Hal böyle olunca, mahkemece konusunda uzman yeni bir bilirkişi kurulundan yapılan açıklamalar ışığında tarafların iddia ve savunmalarının değerlendirilmesi suretiyle rapor alınarak sonucuna göre bir karar verilmesi için hükmün bozulması gerekirken ilamda yazılı gerekçe ile onandığı anlaşıldığından HUMK.nun 440. maddesi gereğince karar düzeltme isteminin kabulü gerekmiştir.

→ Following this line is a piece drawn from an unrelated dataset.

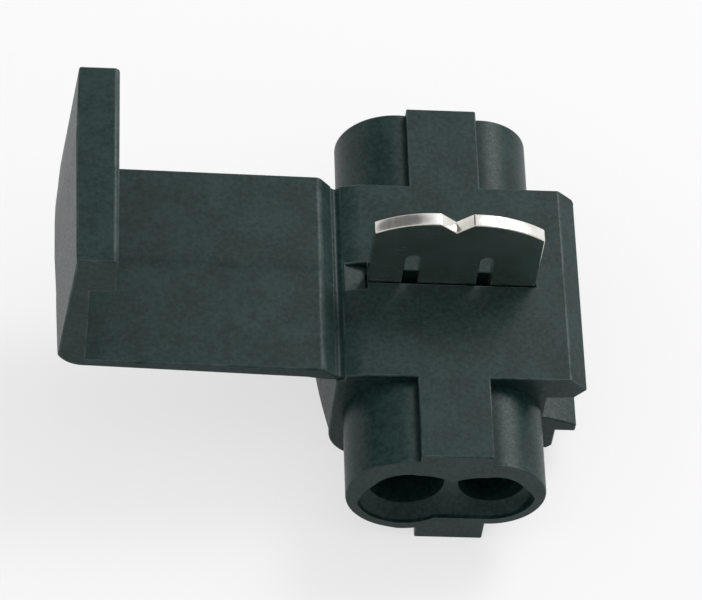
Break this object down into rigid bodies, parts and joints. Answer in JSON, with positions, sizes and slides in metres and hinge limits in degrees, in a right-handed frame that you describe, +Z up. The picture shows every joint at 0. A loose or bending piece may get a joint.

SONUÇ: Yukarıda açıklanan nedenlerle davacı vekilinin yerinde görülen karar düzeltme isteminin kabulü ile Dairemizin 11.3.1997 tarih, 1996/ 5957 Esas, 1997/2416 Karar sayılı onama kararının kaldırılarak yerel mahkeme hükmünün belirtilen nedenlerle (BOZULMASINA), evvelce alınan onama harcı ile peşin harcın istek halinde iadesine, 17.10.1997 gününde oybirliğiyle karar verildi.